となると、外商強化の方向性の一つとしては、その老人客の子供世代・孫世代をガッチリと取り込む必要があるということになる。子供と孫をガッチリと取り込めば、今の老人層が死に絶えても売上高は維持ないし伸ばすことも可能になる。

 

当方は外商で働いたこともなければサービスを受けたことも無いのでリアルな空気間は分からないが、昔、百貨店メンズに詳しい方からはこんなことを教えられたことがある。
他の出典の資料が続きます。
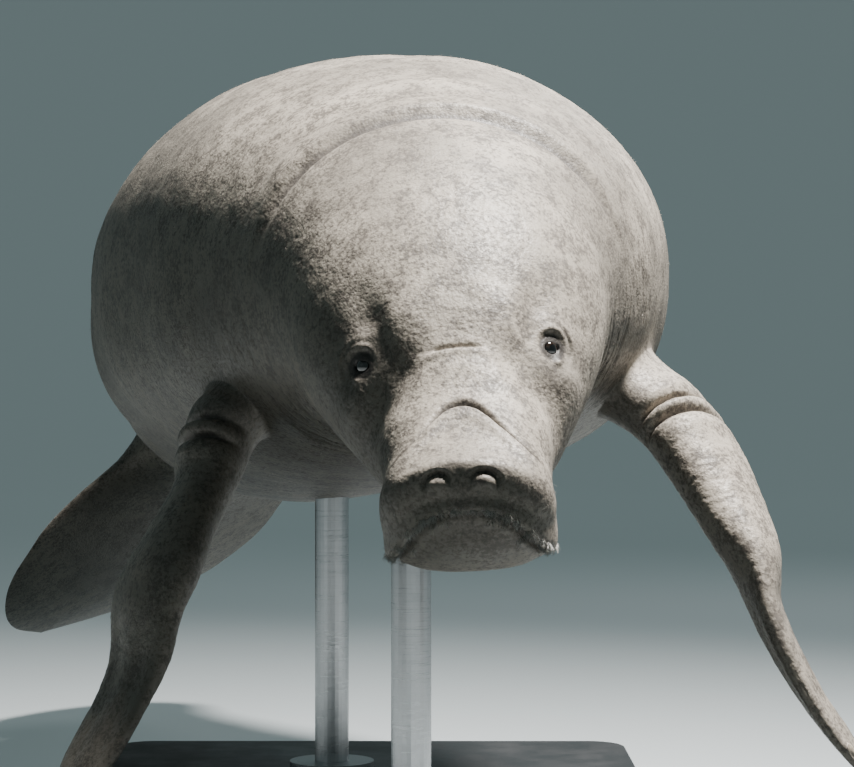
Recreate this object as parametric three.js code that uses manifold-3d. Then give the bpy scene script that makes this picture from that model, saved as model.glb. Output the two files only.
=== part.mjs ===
import * as THREE from 'three';
import { mergeVertices } from 'three/addons/utils/BufferGeometryUtils.js';
import Module from 'manifold-3d';

const wasm = await Module();
wasm.setup();

// A still, life-size West Indian manatee on a plain display stand.
// The head faces -Y, the back is up (+Z) and the animal's left side is +X.
// The origin is on the floor, at the centre of the stand's base. Millimetres.

// Overall sizes
const BODY_LENGTH = 2860;
const GAP = 0.3;
const TAIL_ROUND = 244;

// The blunt front of the muzzle, tighter at its top, and how its face bows back
// towards the brow and the chin
const NOSE_DOME = 52;
const NOSE_DOME_TOP = 22;
const NOSE_DOME_POWER = 2.5;
const FACE_LEAN = -0.02;
const FACE_BOW_UP = 0.0016;
const FACE_BOW_DOWN = 0.0042;
const FACE_BOW_LENGTH = 170;

// A point of the spine, and its distance from the nose
const ANCHOR_AT = 1200;
const ANCHOR = new THREE.Vector3(24, -60, 839);

// Heading of the spine along the body, walking from the nose to the tail:
// distance from the nose, then yaw (minus is to the animal's right), pitch and roll in degrees
const HEADING = [
  [0, 2.2, 37.3, 3.4],
  [200, -3.8, 36.1, 7],
  [330, -6.3, 38.2, 6],
  [450, -6, 23, 4],
  [600, -3.3, 11, 2],
  [800, -8, 4, 0],
  [1200, -11, -2, 0],
  [1700, -16, -15, 0],
  [2000, -16.5, -18.5, 0],
  [2250, -38.5, -34.5, 0],
  [2480, -57, -43.5, -5],
  [2860, -71, -30, -2],
];

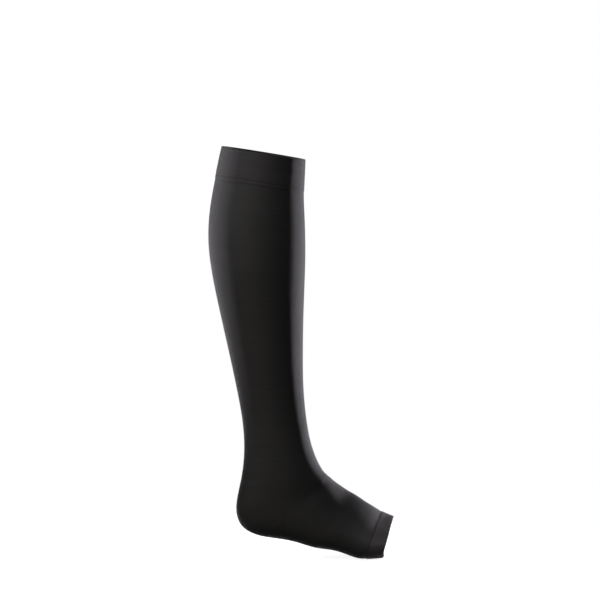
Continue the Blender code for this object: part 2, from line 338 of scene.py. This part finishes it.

「庶民とはかけ離れているが、富裕層の中には子供のころから百貨店でしか買い物をしたことがないという人たちも多く、その子供や孫も若い割に非常に百貨店に親近感を持っているから、その層をガッチリと固めることは必要であり可能」

ということだった。この話を踏まえても三越伊勢丹が都心旗艦店を中心に外商を強化するのは百貨店としては極めて理にかなっている。

 

現在のすべての百貨店は子供にとっては圧倒的にクソつまらないビルになっている。こんな空間に「ファミリー客よ、もう一度」と言ってみたところで、子連れ客が戻るはずもない。

だったら、得意とする富裕層向けの外商を強化し、その子供世代、孫世代を固めることに注力した方が効率的であることは言うまでもないだろう。

 

百貨店は、強い都心大型旗艦店だけが残り、不採算の地方・郊外店はすべて閉店・撤退ということになるだろう。逆に強い都心大型旗艦店だけが残ったときに百貨店のブランドステイタスはさらに高まるのではないかと思うが、反面、全国の店舗網を失ってバイイングパワーは低下することになる。

まあ、しかし、それが百貨店に残された最も現実的な生き残り策ではないかと思う。